Fear and hurt are two of the great motivators of much Christian discourse today. In fact, it’s hard to imagine Christian discourse without them. If you crack open the book, log on to the feed, or open the email, there’s a rock solid chance you will encounter someone who is either afraid of the loss of truth that may be happening in your context, or else they are hurt at the loss of gentleness and love that may be happening in that same context.
And both of these, fear and hurt, are legitimate feelings. They’re legitimate because there is much doctrinal compromise, and there is much harm and abuse and bullying. When a Christian pastor or author or layperson speaks from one of these states of mind, it is rare that they’re simply seeing ghosts. Usually there are stories to back them up, evidence to give weight to their hurt and fear. They are telling the truth as they’ve experienced it.
And yet the act of processing these experiences and the convictions they create is a perilous undertaking. You can imagine this more clearly if what you have in mind is not some liquid movement called “evangelicalism” but, say, a single local church. People who are convinced that their church is going to apostasize can do enormous damage to themselves and those around them if they are so committed to that conclusion that they cannot be reasoned with. People who are hurt by what others in the church have said or done to them can inflict immense harm, on themselves and others, by refusing efforts to reconcile or forgive.
The only reason for the instinctive defensiveness many of you just felt when I mentioned those two scenarios is that so much Christian discourse is now shot through with a whistleblower ethos. If you suspect your church is smuggling liberalism, you have an obligation (many think) to denounce it loudly and quickly, and probably get out as fast as you can. If you’ve been hurt by your church, you have an obligation to identify the guilty parties and their crimes loudly and quickly, and probably get out as fast as you can. That’s how people talk about these issues online, because the danger of this mentality is lost in the abstractness of the medium. But you cannot live this way.
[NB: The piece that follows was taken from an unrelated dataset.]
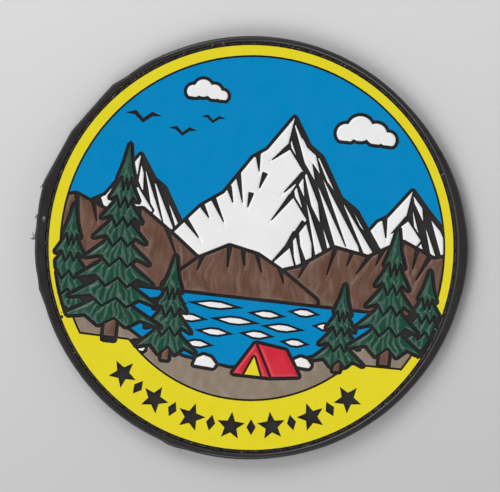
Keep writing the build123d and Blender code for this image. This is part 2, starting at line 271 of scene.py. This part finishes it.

Even using the words “fear” and “hurt” can give off the impression that I’m dismissing the threat of creeping liberalism or the abusiveness of certain church cultures. Not at all. Fear and hurt are not illegitimate postures from which to speak. But they are incomplete postures. The fear does not bestow theological clarivoyance to predict exactly what such and such pastor or institution will do next. The hurt does not transform a person into a prophetic totem of the wrongness of a certain theology or group. Here’s the point: Fear and hurt aren’t weapons, they are needs. Fear needs to be assuaged. Hurt needs to be mended. And the whirlpool that is online theological discourse does not, and will never, recognize these as needs. It only recognizes them as clout.
I do wonder how much of our current arguments within evangelicalism would change overnight if people speaking from a position of fear or hurt would take a break from leveraging those feelings into rhteorical advantages, and instead let someone (or someones) minister to that need in a profound but quiet way. That’s something we all need. And in our most vulnerable moments, I suspect we know this.
Fear and Hurt and Doctrine
I'm sharing this article with my wife and my fellow pastors. This is spot on; thank you, and may God continue to bless your work and your ministry to the Church.
The contextualization of this to the local church is so important. So much of the division and pain that these two tendencies cause occurs when people take online narratives and live them out locally. As so much of your work identifies, we behave differently online vs. in person, and what passes for normal-ish online can be callous, arrogant and slanderous when we say it about a pastor, elder, parent or other authority figure.
If you can't tolerate the fact that your local church is made up of sinners who are doing their best, based on what they think God has called them to do, then you're just going to keep bouncing from church to church, compounding the bitterness you feel.